There was still no telephone message or sign of Mike and in the late afternoon I set off to do a short reconnaissance up to the Shing Mun road to find out my best path for the evening. Approach to our farthest forward pill box was easy at first but, after a burst of Tommy gun fire from a Royal Scots sentry who fired without warning from about 20 yds. While I was hurling my 190 lbs. of weight into a ditch of stinking filth, I decided to become a Boy Scout and run and crawl. It was in the pill box, a fairly elaborate affair, that I first realised what really was wrong with the men – a feeling that they were shut in – even if in concrete and personally I did not feel too comfortable even as a visitor and if night had to be spent there with the example of Shing Mun fresh in their minds little wonder signs of nerves were appearing. Quite a few too of the men were militia – not toughened for this type of war and most of the regulars seemed quite apathetic and looking all the time for guidance and leadership which was forthcoming in only a few cases.
From this reconnaissance I arrived back at B Coy. H.Q. to find orders for withdrawal to the inner line. Just why they should withdraw then was vague as there had been no great pressure and the trench mortars, while constant, had done no great damage. However, going we were, and all attempts by phone failing to contact Mike, I reported back to Battalion H.Q. to find a phone to G.H.Q. The withdrawal itself seemed orderly enough but H.Q. was in a flap with people rushing about ineffectually apart from a few worthies who were going out to the Golden Hill area.
Luckily the Adjutant (Ely Guthbertson) told me that Mike was coming back later and in fact some “toys” were there. Those I duly took over and sat down to wait – passing my time by listening to the pipers recount what had happened and, for the umpteenth time, hear how the Japs. had climbed on top of the redoubt and dropped grenades down the air shafts.
Mike, as usual, arrived with a job – to mine the trails on Golden Hill, which job however, on the suggestion of Major Burn, was transferred to the left flank which was already unprotected. Off we set in brilliant moonlight with most of Kowloon lit up by a huge blaze on the waterfront in company with three Engineers who had volunteered for that special job. The location was a ridge from road to sea above Gindrinker’s Bay but, on arrival, we found the officer in charge had been fortifying himself too liberally against cold, the junior officers too were obeying orders which they felt were wrong and to crown it all, as the platoon to guard this stretch had been collected by the pipers, stretcher bearers, odds and sods under command of a L/Cpl. – all untrained men who walked to the top of the hill and lay on the skyline, visible in the moonlight for miles. Instead too of the tracks which we had been assured existed there was bare hillside; impossible country for our particular “toys”.

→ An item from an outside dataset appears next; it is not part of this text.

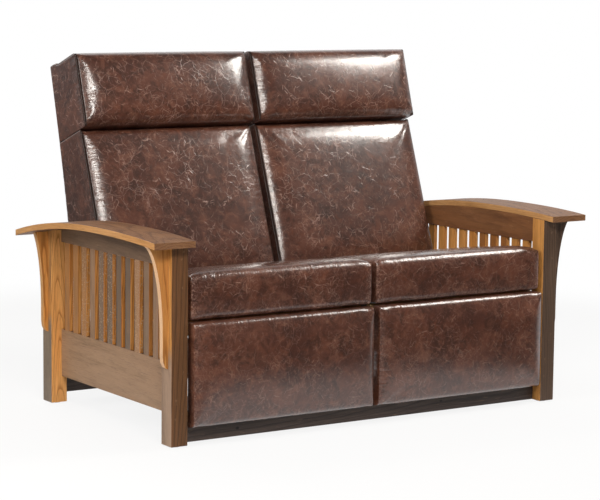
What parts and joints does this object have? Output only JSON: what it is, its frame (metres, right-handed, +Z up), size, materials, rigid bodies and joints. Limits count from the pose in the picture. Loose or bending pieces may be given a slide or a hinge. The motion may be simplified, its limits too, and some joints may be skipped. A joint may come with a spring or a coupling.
{
  "type": "reclining loveseat",
  "caption": "Bow-arm wooden loveseat with slatted sides and corbels, and padded leather seats that slide, recline and fold out footrests.",
  "frame": {"origin": "on the floor, at the middle of the width and of the depth", "axes": "+X to the right as seen from the front, +Y to the back, +Z up"},
  "size_m": [1.603, 0.9834, 1.1211],
  "materials": {
    "oak": "satin, brown stain",
    "dark_oak": "satin, dark brown stain",
    "leather": "glossy, distressed dark brown",
    "pine": "unfinished",
    "steel": "zinc plated",
    "nylon": "plain",
    "webbing": "woven"
  },
  "bodies": {
    "frame": {"front_left_leg": "oak", "front_right_leg": "oak", "rear_left_leg": "oak", "rear_right_leg": "oak", "left_side_rail": "oak", "right_side_rail": "oak", "left_arm_apron": "oak", "right_arm_apron": "oak", "left_slats": "oak", "right_slats": "oak", "left_arm_top": "oak", "right_arm_top": "oak", "front_left_corbel": "oak", "front_right_corbel": "oak", "rear_left_corbel": "oak", "rear_right_corbel": "oak", "front_rail": "dark_oak", "cross_rail": "pine", "rear_rail": "dark_oak", "floor_glides": "nylon", "left_tracks": "steel", "right_tracks": "steel"},
    "left_seat": {"left_seat_cushion": "leather", "left_seat_cross_rails": "pine", "left_seat_side_rails": "pine", "left_seat_webbing": "webbing", "left_side_plates": "steel", "left_glide_blocks": "nylon"},
    "left_back": {"left_back_cushion": "leather", "left_headrest_cushion": "leather", "left_back_posts": "pine", "left_back_rails": "pine", "left_outside_back": "leather", "left_back_sides": "leather", "left_back_brackets": "steel"},
    "left_lift": {"left_lift_links": "steel", "left_torque_tube": "steel"},
    "left_carry": {"left_carry_links": "steel"},
    "left_footrest": {"left_footrest_cushion": "leather", "left_footrest_board": "pine", "left_footrest_brackets": "steel"},
    "right_seat": {"right_seat_cushion": "leather", "right_seat_cross_rails": "pine", "right_seat_side_rails": "pine", "right_seat_webbing": "webbing", "right_side_plates": "steel", "right_glide_blocks": "nylon"},
    "right_back": {"right_back_cushion": "leather", "right_headrest_cushion": "leather", "right_back_posts": "pine", "right_back_rails": "pine", "right_outside_back": "leather", "right_back_sides": "leather", "right_back_brackets": "steel"},
    "right_lift": {"right_lift_links": "steel", "right_torque_tube": "steel"},
    "right_carry": {"right_carry_links": "steel"},
    "right_footrest": {"right_footrest_cushion": "leather", "right_footrest_board": "pine", "right_footrest_brackets": "steel"}
  },
  "joints": [
    {"name": "left_seat_slide", "type": "slide", "parent": "frame", "child": "left_seat", "axis": [0, -1, 0], "range_m": [0, 0.1]},
    {"name": "left_back_recline", "type": "hinge", "parent": "left_seat", "child": "left_back", "pos_m": [-0.333, 0.1462, 0.38455], "axis": [-1, 0, 0], "range_deg": [0, 32]},
    {"name": "left_footrest_lift", "type": "hinge", "parent": "left_seat", "child": "left_lift", "pos_m": [-0.333, -0.30873, 0.285], "axis": [-1, 0, 0], "range_deg": [0, 114.49]},
    {"name": "left_footrest_unfold", "type": "hinge", "parent": "left_lift", "child": "left_carry", "pos_m": [-0.333, -0.23083, 0.1339], "axis": [-1, 0, 0], "range_deg": [-116.57, 0]},
    {"name": "left_footrest_turn", "type": "hinge", "parent": "left_carry", "child": "left_footrest", "pos_m": [-0.333, -0.39473, 0.23], "axis": [-1, 0, 0], "range_deg": [0, 92.07]},
    {"name": "right_seat_slide", "type": "slide", "parent": "frame", "child": "right_seat", "axis": [0, -1, 0], "range_m": [0, 0.1]},
    {"name": "right_back_recline", "type": "hinge", "parent": "right_seat", "child": "right_back", "pos_m": [0.333, 0.1462, 0.38455], "axis": [-1, 0, 0], "range_deg": [0, 32]},
    {"name": "right_footrest_lift", "type": "hinge", "parent": "right_seat", "child": "right_lift", "pos_m": [0.333, -0.30873, 0.285], "axis": [-1, 0, 0], "range_deg": [0, 114.49]},
    {"name": "right_footrest_unfold", "type": "hinge", "parent": "right_lift", "child": "right_carry", "pos_m": [0.333, -0.23083, 0.1339], "axis": [-1, 0, 0], "range_deg": [-116.57, 0]},
    {"name": "right_footrest_turn", "type": "hinge", "parent": "right_carry", "child": "right_footrest", "pos_m": [0.333, -0.39473, 0.23], "axis": [-1, 0, 0], "range_deg": [0, 92.07]}
  ],
  "couplings": [
    {"joint": "left_back_recline", "follows": "left_seat_slide", "rad_per_m": 5.58},
    {"joint": "left_footrest_unfold", "follows": "left_footrest_lift", "ratio": -1.0177},
    {"joint": "left_footrest_turn", "follows": "left_footrest_lift", "ratio": 0.80375},
    {"joint": "right_back_recline", "follows": "right_seat_slide", "rad_per_m": 5.58},
    {"joint": "right_footrest_unfold", "follows": "right_footrest_lift", "ratio": -1.0177},
    {"joint": "right_footrest_turn", "follows": "right_footrest_lift", "ratio": 0.80375}
  ]
}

On arrival back at the road, we did another reconnaissance beyond the last road mine with the intention, if the Japs.. appeared to be there, of laying traps. There seemed no sign of them and the only other piece of excitement occurred when some Chinese came strolling up the road with the sentries allowing them to come close and only firing when Mike and I screamed about the mine. The speed with which ideas change – only two days and here, on the first realisation that saving a life might endanger my own, I was grabbing for my Tommy with only one idea in my mind, and swearing greatly the while. And so rather disappointedly to bed at 4.30.